INSTRUCTIONS FOR THE TASK: Quote the full listing word for word.

DATA EXCERPT:
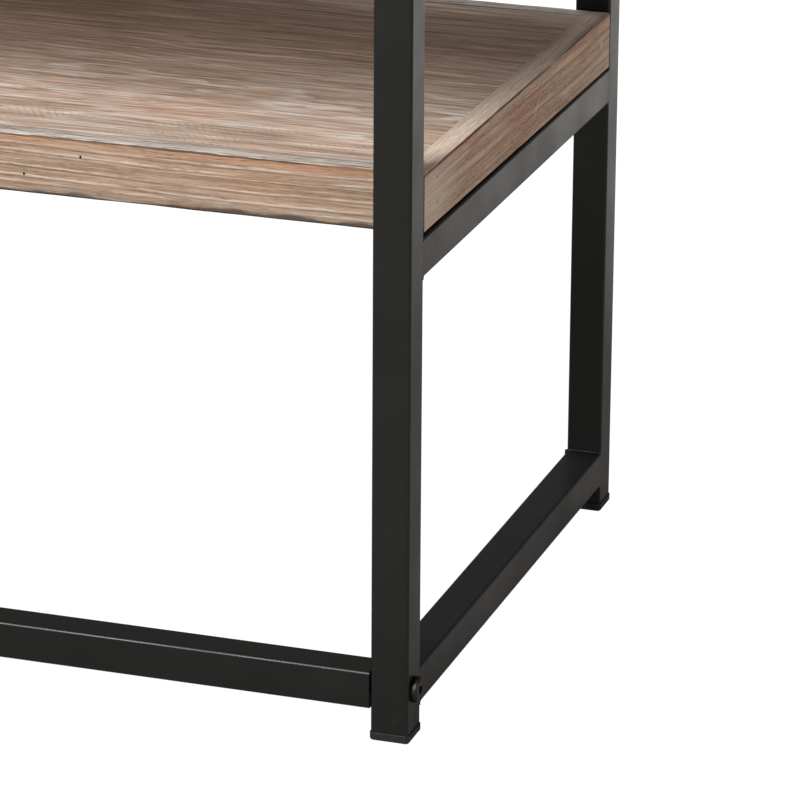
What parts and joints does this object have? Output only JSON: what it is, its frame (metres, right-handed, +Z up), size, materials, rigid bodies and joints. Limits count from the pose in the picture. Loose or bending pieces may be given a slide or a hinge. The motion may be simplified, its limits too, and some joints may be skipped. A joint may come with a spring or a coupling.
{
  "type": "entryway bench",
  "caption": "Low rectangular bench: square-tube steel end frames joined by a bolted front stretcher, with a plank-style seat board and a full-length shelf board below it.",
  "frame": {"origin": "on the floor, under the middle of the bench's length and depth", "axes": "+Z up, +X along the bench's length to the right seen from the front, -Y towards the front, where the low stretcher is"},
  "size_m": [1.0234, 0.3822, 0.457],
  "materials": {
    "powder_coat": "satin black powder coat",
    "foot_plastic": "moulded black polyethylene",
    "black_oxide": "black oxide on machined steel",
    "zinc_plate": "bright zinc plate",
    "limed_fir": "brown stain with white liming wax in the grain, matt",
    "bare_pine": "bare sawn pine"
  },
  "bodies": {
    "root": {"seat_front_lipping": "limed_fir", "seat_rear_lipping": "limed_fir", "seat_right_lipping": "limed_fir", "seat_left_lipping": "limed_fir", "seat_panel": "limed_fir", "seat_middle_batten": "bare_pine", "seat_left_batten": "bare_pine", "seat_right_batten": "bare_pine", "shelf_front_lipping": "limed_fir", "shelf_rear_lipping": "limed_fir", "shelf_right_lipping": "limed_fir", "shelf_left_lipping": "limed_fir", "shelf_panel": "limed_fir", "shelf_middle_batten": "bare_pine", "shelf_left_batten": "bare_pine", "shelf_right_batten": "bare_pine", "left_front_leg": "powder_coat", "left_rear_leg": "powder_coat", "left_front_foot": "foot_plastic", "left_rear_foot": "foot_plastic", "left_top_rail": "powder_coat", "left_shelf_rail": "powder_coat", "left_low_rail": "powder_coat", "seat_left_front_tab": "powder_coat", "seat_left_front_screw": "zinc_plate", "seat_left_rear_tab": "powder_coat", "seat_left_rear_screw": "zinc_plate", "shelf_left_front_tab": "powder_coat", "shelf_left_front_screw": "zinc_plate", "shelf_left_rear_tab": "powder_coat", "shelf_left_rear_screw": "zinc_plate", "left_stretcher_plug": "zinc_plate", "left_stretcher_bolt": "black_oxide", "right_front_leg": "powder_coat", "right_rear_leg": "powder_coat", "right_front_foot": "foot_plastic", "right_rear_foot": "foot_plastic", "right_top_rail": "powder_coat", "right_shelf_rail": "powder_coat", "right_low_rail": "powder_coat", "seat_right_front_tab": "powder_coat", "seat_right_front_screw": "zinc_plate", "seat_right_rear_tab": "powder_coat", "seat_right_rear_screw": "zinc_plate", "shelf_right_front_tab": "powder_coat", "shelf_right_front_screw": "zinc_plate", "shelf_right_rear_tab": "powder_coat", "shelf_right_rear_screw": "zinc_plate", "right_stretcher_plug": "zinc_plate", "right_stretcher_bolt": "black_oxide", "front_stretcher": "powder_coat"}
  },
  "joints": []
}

ANSWER TO THE PROBLEM:
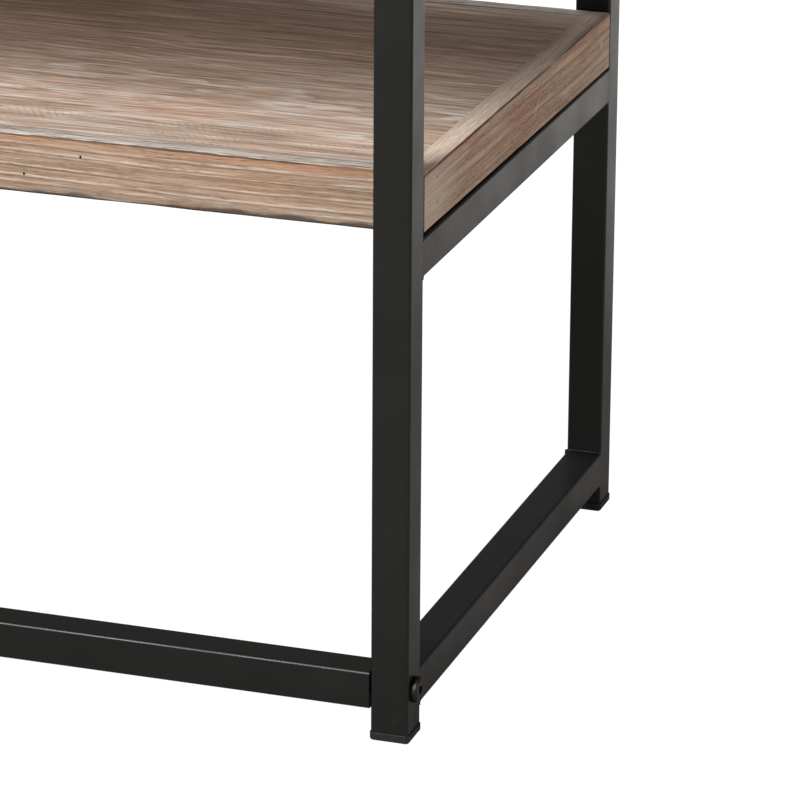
What parts and joints does this object have? Output only JSON: what it is, its frame (metres, right-handed, +Z up), size, materials, rigid bodies and joints. Limits count from the pose in the picture. Loose or bending pieces may be given a slide or a hinge. The motion may be simplified, its limits too, and some joints may be skipped. A joint may come with a spring or a coupling.
{
  "type": "entryway bench",
  "caption": "Low rectangular bench: square-tube steel end frames joined by a bolted front stretcher, with a plank-style seat board and a full-length shelf board below it.",
  "frame": {"origin": "on the floor, under the middle of the bench's length and depth", "axes": "+Z up, +X along the bench's length to the right seen from the front, -Y towards the front, where the low stretcher is"},
  "size_m": [1.0234, 0.3822, 0.457],
  "materials": {
    "powder_coat": "satin black powder coat",
    "foot_plastic": "moulded black polyethylene",
    "black_oxide": "black oxide on machined steel",
    "zinc_plate": "bright zinc plate",
    "limed_fir": "brown stain with white liming wax in the grain, matt",
    "bare_pine": "bare sawn pine"
  },
  "bodies": {
    "root": {"seat_front_lipping": "limed_fir", "seat_rear_lipping": "limed_fir", "seat_right_lipping": "limed_fir", "seat_left_lipping": "limed_fir", "seat_panel": "limed_fir", "seat_middle_batten": "bare_pine", "seat_left_batten": "bare_pine", "seat_right_batten": "bare_pine", "shelf_front_lipping": "limed_fir", "shelf_rear_lipping": "limed_fir", "shelf_right_lipping": "limed_fir", "shelf_left_lipping": "limed_fir", "shelf_panel": "limed_fir", "shelf_middle_batten": "bare_pine", "shelf_left_batten": "bare_pine", "shelf_right_batten": "bare_pine", "left_front_leg": "powder_coat", "left_rear_leg": "powder_coat", "left_front_foot": "foot_plastic", "left_rear_foot": "foot_plastic", "left_top_rail": "powder_coat", "left_shelf_rail": "powder_coat", "left_low_rail": "powder_coat", "seat_left_front_tab": "powder_coat", "seat_left_front_screw": "zinc_plate", "seat_left_rear_tab": "powder_coat", "seat_left_rear_screw": "zinc_plate", "shelf_left_front_tab": "powder_coat", "shelf_left_front_screw": "zinc_plate", "shelf_left_rear_tab": "powder_coat", "shelf_left_rear_screw": "zinc_plate", "left_stretcher_plug": "zinc_plate", "left_stretcher_bolt": "black_oxide", "right_front_leg": "powder_coat", "right_rear_leg": "powder_coat", "right_front_foot": "foot_plastic", "right_rear_foot": "foot_plastic", "right_top_rail": "powder_coat", "right_shelf_rail": "powder_coat", "right_low_rail": "powder_coat", "seat_right_front_tab": "powder_coat", "seat_right_front_screw": "zinc_plate", "seat_right_rear_tab": "powder_coat", "seat_right_rear_screw": "zinc_plate", "shelf_right_front_tab": "powder_coat", "shelf_right_front_screw": "zinc_plate", "shelf_right_rear_tab": "powder_coat", "shelf_right_rear_screw": "zinc_plate", "right_stretcher_plug": "zinc_plate", "right_stretcher_bolt": "black_oxide", "front_stretcher": "powder_coat"}
  },
  "joints": []
}